→ **Recorded data**:

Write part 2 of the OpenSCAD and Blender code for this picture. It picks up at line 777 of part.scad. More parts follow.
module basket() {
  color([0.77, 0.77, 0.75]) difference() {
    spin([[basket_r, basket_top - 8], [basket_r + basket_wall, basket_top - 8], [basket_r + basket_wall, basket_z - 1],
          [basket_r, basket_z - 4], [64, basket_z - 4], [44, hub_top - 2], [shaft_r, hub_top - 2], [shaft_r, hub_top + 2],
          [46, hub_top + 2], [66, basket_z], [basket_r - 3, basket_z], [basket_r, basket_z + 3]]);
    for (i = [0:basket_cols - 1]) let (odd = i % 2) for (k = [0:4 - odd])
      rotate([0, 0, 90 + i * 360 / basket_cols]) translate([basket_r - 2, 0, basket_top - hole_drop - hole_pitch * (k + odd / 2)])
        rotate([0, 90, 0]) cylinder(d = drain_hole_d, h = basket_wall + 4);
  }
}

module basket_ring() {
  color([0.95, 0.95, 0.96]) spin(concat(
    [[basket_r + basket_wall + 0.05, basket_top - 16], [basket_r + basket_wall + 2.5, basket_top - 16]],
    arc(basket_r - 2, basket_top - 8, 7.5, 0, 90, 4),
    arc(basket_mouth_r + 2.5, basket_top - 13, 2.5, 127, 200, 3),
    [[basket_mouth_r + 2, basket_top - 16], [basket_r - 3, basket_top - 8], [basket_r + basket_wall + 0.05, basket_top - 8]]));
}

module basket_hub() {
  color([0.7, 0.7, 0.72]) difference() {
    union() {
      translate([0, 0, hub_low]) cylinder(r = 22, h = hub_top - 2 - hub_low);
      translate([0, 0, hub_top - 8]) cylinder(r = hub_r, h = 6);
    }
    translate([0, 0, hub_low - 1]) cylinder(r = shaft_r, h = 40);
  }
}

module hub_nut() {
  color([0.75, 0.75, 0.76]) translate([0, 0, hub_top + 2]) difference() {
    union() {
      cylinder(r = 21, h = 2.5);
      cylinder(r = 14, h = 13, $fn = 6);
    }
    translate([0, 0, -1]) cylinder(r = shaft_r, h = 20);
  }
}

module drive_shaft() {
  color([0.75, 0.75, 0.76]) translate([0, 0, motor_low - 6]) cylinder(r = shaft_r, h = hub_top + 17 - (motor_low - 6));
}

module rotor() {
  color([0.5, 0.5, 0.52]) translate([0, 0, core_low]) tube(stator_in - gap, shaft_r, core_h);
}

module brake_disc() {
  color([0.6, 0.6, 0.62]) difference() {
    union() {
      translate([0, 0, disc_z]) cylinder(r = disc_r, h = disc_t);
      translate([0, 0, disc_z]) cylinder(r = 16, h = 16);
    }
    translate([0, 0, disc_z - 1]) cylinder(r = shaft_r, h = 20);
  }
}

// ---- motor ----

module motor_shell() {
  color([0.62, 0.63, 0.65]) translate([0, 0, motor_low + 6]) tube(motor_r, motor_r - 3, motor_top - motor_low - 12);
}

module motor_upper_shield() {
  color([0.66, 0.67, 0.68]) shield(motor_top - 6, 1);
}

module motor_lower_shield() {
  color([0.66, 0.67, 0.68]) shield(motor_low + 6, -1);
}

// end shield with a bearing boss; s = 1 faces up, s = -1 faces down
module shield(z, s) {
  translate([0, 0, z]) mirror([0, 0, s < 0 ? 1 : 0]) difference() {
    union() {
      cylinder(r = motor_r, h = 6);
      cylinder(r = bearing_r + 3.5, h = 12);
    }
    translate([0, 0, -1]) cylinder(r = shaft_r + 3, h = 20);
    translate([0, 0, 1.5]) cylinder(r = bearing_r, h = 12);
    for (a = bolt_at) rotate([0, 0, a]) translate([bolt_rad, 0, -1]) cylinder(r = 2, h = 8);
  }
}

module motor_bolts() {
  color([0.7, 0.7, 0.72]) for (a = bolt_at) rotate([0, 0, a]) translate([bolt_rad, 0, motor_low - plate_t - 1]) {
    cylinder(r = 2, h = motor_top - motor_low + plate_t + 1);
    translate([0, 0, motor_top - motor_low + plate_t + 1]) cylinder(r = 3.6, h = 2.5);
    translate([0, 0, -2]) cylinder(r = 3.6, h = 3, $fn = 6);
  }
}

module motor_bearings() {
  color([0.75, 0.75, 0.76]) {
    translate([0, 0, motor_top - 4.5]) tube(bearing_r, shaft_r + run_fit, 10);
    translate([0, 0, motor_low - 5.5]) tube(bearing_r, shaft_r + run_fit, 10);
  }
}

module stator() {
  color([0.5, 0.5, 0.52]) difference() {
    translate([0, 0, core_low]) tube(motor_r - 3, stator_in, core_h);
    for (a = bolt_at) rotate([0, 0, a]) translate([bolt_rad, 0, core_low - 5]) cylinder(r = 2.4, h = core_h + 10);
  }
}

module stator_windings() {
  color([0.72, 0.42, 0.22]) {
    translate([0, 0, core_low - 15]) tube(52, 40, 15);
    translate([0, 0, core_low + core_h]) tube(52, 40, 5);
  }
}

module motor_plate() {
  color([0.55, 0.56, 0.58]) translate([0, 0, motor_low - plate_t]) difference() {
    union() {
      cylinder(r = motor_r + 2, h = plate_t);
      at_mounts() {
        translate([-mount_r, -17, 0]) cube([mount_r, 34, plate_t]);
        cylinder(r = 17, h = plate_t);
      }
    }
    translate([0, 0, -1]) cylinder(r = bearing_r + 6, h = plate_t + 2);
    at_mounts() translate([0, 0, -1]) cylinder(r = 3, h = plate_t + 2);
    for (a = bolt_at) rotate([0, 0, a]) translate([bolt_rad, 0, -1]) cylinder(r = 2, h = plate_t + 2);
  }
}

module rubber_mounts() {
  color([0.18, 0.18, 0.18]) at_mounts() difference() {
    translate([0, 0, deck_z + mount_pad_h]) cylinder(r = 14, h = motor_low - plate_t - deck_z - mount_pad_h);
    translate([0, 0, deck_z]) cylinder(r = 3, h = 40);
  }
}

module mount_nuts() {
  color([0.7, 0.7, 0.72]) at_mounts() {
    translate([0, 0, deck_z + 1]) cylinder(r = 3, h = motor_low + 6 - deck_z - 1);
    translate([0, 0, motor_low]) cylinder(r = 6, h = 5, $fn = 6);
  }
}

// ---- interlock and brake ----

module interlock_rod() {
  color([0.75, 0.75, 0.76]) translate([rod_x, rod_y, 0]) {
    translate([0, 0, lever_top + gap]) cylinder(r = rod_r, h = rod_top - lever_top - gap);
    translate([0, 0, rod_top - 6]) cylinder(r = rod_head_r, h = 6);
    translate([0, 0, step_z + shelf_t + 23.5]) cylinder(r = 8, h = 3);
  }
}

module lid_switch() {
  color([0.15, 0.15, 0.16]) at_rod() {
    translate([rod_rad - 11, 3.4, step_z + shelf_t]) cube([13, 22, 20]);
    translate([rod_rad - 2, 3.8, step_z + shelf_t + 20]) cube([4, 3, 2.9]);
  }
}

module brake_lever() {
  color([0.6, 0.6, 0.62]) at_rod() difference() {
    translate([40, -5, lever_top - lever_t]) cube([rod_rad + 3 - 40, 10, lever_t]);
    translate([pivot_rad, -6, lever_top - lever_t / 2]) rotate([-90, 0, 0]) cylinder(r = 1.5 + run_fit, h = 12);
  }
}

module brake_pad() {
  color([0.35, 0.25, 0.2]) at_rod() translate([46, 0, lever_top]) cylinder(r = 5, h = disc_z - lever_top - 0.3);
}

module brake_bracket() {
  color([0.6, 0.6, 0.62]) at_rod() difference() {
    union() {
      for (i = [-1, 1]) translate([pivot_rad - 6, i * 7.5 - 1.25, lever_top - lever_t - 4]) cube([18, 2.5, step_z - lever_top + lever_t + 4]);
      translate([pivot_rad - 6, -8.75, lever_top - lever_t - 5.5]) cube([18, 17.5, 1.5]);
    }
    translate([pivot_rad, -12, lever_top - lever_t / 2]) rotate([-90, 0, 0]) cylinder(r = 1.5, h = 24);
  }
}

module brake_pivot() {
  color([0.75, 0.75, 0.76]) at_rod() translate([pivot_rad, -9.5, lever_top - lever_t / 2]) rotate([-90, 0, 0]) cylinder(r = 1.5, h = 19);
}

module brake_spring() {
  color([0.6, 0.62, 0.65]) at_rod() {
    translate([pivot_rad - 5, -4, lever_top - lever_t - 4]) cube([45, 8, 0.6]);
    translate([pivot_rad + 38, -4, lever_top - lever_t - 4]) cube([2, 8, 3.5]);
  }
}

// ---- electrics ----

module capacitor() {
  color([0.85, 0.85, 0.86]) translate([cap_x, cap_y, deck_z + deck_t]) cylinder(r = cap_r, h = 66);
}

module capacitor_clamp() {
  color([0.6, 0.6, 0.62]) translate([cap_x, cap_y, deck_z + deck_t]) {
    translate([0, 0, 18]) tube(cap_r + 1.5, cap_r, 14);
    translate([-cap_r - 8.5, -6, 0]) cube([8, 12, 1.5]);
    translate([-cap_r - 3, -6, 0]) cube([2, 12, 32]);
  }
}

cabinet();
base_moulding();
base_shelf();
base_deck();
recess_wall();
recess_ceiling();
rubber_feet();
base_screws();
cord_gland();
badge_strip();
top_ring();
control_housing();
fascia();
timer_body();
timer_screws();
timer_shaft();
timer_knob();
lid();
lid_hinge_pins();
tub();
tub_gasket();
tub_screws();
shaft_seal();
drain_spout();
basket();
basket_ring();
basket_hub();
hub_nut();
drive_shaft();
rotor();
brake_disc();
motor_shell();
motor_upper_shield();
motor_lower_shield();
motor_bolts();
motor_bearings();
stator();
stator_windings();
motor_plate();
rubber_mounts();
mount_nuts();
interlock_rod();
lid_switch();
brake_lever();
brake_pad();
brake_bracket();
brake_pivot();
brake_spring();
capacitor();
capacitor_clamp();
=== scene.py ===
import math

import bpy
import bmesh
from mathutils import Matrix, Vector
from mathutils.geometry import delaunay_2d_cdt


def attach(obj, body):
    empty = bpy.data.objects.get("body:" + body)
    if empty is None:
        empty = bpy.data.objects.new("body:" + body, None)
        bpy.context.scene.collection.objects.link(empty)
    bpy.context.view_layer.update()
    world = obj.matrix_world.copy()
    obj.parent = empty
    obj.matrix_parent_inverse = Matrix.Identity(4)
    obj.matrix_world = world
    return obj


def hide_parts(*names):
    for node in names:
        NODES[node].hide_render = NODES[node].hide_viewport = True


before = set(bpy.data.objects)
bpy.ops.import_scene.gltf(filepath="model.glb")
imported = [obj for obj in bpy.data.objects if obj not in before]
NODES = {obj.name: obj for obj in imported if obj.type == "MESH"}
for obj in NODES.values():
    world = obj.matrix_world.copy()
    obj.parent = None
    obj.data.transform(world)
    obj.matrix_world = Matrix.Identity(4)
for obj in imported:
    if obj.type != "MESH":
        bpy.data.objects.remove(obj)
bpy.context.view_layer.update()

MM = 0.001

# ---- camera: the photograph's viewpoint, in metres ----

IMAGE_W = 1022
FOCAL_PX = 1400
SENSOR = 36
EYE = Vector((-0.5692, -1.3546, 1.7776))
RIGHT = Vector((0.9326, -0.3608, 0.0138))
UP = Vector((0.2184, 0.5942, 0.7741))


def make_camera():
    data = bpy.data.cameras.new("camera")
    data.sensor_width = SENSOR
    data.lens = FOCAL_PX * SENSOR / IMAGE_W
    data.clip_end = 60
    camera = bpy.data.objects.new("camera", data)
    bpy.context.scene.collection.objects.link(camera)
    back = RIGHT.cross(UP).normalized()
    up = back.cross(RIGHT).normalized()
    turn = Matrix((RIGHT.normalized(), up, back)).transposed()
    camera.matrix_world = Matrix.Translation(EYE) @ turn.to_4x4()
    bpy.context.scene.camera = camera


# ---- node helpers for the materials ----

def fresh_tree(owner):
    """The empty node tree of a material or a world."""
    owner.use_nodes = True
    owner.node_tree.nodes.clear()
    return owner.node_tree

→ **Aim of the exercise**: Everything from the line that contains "timer_screws();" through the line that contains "obj.matrix_world = world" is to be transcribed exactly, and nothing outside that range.

→ **Correct output**:
timer_screws();
timer_shaft();
timer_knob();
lid();
lid_hinge_pins();
tub();
tub_gasket();
tub_screws();
shaft_seal();
drain_spout();
basket();
basket_ring();
basket_hub();
hub_nut();
drive_shaft();
rotor();
brake_disc();
motor_shell();
motor_upper_shield();
motor_lower_shield();
motor_bolts();
motor_bearings();
stator();
stator_windings();
motor_plate();
rubber_mounts();
mount_nuts();
interlock_rod();
lid_switch();
brake_lever();
brake_pad();
brake_bracket();
brake_pivot();
brake_spring();
capacitor();
capacitor_clamp();
=== scene.py ===
import math

import bpy
import bmesh
from mathutils import Matrix, Vector
from mathutils.geometry import delaunay_2d_cdt


def attach(obj, body):
    empty = bpy.data.objects.get("body:" + body)
    if empty is None:
        empty = bpy.data.objects.new("body:" + body, None)
        bpy.context.scene.collection.objects.link(empty)
    bpy.context.view_layer.update()
    world = obj.matrix_world.copy()
    obj.parent = empty
    obj.matrix_parent_inverse = Matrix.Identity(4)
    obj.matrix_world = world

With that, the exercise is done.